Print the data exactly, leaving nothing out.

— BEGIN SUPPLIED INFORMATION —

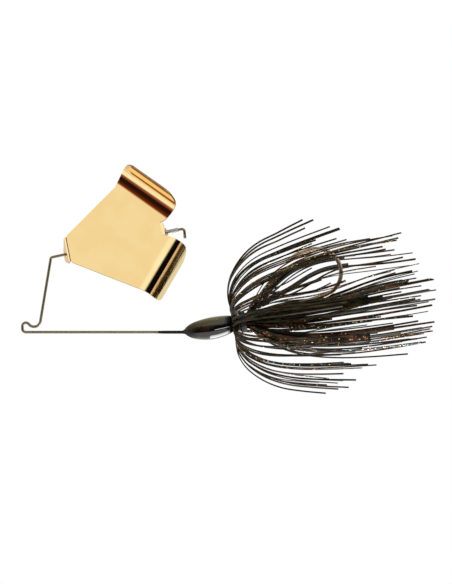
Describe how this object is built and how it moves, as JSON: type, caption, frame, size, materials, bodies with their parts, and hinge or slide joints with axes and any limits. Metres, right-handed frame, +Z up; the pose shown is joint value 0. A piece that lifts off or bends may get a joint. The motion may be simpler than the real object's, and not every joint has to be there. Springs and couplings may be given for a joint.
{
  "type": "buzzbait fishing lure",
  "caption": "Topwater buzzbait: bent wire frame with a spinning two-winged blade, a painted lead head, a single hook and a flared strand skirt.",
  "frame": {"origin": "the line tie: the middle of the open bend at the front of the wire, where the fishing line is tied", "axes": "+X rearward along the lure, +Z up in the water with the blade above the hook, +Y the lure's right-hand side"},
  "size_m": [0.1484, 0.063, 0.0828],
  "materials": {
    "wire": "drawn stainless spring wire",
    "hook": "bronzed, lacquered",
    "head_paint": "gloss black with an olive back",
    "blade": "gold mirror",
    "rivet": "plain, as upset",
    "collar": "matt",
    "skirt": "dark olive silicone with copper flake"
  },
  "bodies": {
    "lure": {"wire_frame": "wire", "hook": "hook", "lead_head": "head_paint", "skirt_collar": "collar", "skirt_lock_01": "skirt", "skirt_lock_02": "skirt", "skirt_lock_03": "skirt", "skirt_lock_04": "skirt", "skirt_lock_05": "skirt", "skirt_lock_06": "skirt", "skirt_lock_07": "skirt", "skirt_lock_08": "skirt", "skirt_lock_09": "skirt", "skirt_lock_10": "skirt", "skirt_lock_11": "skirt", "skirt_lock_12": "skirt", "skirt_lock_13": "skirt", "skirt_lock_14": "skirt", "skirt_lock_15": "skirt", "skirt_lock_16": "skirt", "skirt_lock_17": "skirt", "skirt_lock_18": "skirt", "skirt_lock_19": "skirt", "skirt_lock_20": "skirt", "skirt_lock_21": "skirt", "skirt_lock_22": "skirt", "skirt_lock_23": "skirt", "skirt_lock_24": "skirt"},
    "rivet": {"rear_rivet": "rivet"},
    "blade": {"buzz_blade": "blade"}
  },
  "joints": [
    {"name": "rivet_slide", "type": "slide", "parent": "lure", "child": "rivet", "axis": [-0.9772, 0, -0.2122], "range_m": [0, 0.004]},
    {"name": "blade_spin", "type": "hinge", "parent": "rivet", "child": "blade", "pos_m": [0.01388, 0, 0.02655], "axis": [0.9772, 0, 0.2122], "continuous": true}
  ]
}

— END SUPPLIED INFORMATION —

EXERCISE RESULT.
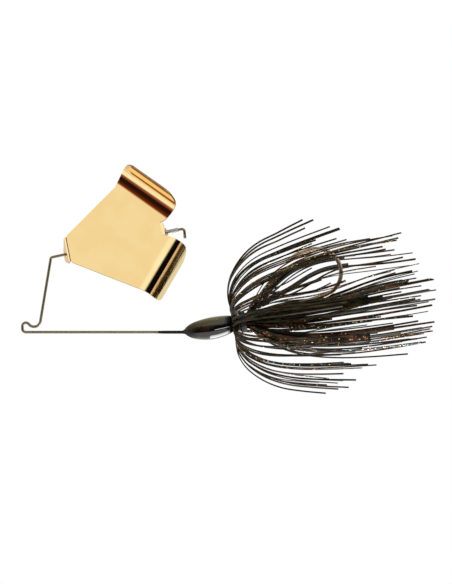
Describe how this object is built and how it moves, as JSON: type, caption, frame, size, materials, bodies with their parts, and hinge or slide joints with axes and any limits. Metres, right-handed frame, +Z up; the pose shown is joint value 0. A piece that lifts off or bends may get a joint. The motion may be simpler than the real object's, and not every joint has to be there. Springs and couplings may be given for a joint.
{
  "type": "buzzbait fishing lure",
  "caption": "Topwater buzzbait: bent wire frame with a spinning two-winged blade, a painted lead head, a single hook and a flared strand skirt.",
  "frame": {"origin": "the line tie: the middle of the open bend at the front of the wire, where the fishing line is tied", "axes": "+X rearward along the lure, +Z up in the water with the blade above the hook, +Y the lure's right-hand side"},
  "size_m": [0.1484, 0.063, 0.0828],
  "materials": {
    "wire": "drawn stainless spring wire",
    "hook": "bronzed, lacquered",
    "head_paint": "gloss black with an olive back",
    "blade": "gold mirror",
    "rivet": "plain, as upset",
    "collar": "matt",
    "skirt": "dark olive silicone with copper flake"
  },
  "bodies": {
    "lure": {"wire_frame": "wire", "hook": "hook", "lead_head": "head_paint", "skirt_collar": "collar", "skirt_lock_01": "skirt", "skirt_lock_02": "skirt", "skirt_lock_03": "skirt", "skirt_lock_04": "skirt", "skirt_lock_05": "skirt", "skirt_lock_06": "skirt", "skirt_lock_07": "skirt", "skirt_lock_08": "skirt", "skirt_lock_09": "skirt", "skirt_lock_10": "skirt", "skirt_lock_11": "skirt", "skirt_lock_12": "skirt", "skirt_lock_13": "skirt", "skirt_lock_14": "skirt", "skirt_lock_15": "skirt", "skirt_lock_16": "skirt", "skirt_lock_17": "skirt", "skirt_lock_18": "skirt", "skirt_lock_19": "skirt", "skirt_lock_20": "skirt", "skirt_lock_21": "skirt", "skirt_lock_22": "skirt", "skirt_lock_23": "skirt", "skirt_lock_24": "skirt"},
    "rivet": {"rear_rivet": "rivet"},
    "blade": {"buzz_blade": "blade"}
  },
  "joints": [
    {"name": "rivet_slide", "type": "slide", "parent": "lure", "child": "rivet", "axis": [-0.9772, 0, -0.2122], "range_m": [0, 0.004]},
    {"name": "blade_spin", "type": "hinge", "parent": "rivet", "child": "blade", "pos_m": [0.01388, 0, 0.02655], "axis": [0.9772, 0, 0.2122], "continuous": true}
  ]
}